Moreover, the Bank’s discussions with large agro dealers in the region confirm the urgent need to address constraints which hamper supply and, by extension, Africa’s agricultural productivity.
It is against this backdrop, therefore, that in December of 2022 the Bank’s Export Development Department co-sponsored and co-organised a workshop with the West African Fertilizer Association (WAFA), as part of a proposed Trade Credit Guarantee initiative. The workshop’s overarching goal was to improve WAFA members’ understanding of the Bank’s suite of products available to de-risk and facilitate the fertilizer trade in Africa.
The West African Fertilizer Association (WAFA) exists as a platform by which regional actors can, collectively, improve the availability and affordability of fertilizers within the region and, in so doing, enhance food and agricultural production – as well as security of supply.
The workshop – which formed part of a three-day event – provided an opportunity to engage over 100 delegates hailing from leading fertilizer companies from across West Africa, development finance institutions, technical development partners and public sector representatives. Central to the workshop’s agenda was the attainment of food security in the region by improving producers’ access to fertilizers. Furthermore, the event enabled the Bank to identify and onboard new Traders, Sellers, and Buyers from WAFA members to the African Trade Exchange (ATEX).

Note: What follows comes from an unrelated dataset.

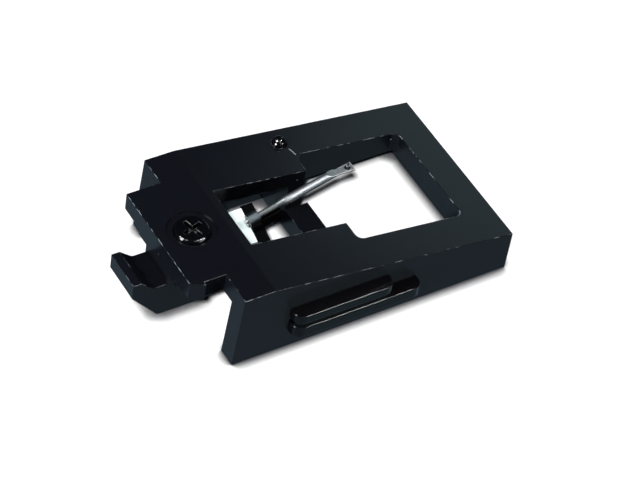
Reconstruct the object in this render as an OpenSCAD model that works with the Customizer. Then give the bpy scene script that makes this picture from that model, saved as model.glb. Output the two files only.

As well as a response to the macro-economic and political headwinds which have severely disrupted global supply chains and agricultural commodities markets, the workshop was timed so as to set the stage for exploring possible collaborations ahead of the 2023 agricultural season (for which planting starts in February).
Workshop participants were taken through Afreximbank’s various initiatives, products and programmes that directly and indirectly support the fertilizer sector. Following the event, a number of deals, with a combined value of over USD 200 million, are being explored through the credit value chain. Moreover, participants voiced support for continued joint efforts by the Bank and WAFA to aggregate demand from smaller actors in the same country or region – thereby capitalising on better supply and financing conditions.
The success of the workshop, as well as the clear alignment of Afreximbank and WAFA’s regional goals, signals the beginning of a potentially fruitful collaboration between the parties. Indeed, follow up engagements with WAFA to encourage its entire membership to onboard unto ATEX are ongoing. Further to this, the Bank is negotiating a collaboration agreement with ATEX that would encompass both financing and non-financing solutions. By leveraging WAFA, the Bank expects to mobilise its membership to participate in the Intra-African Trade Fair 2023, as well as the Buyers programme.
The Bank is grateful to WAFA for its co-operation on the workshop, and also extends its thanks to key participants such as the International Fertilizer Development Centre (IFDC), the African Fertilizer and Agribusiness Partnership (AFAP), the ECOWAS Commission, OCP Africa and Nigeria’s Presidential Fertilizer Initiative.
Africa has the capacity to provide itself, and the world, agricultural produce which can support a growing global population. But in order to achieve this aim – and the economic benefits which accompany it – the continent must ensure that land is cultivated effectively and in line with modern best practice. Fertilizer is the lynchpin in this aspiration.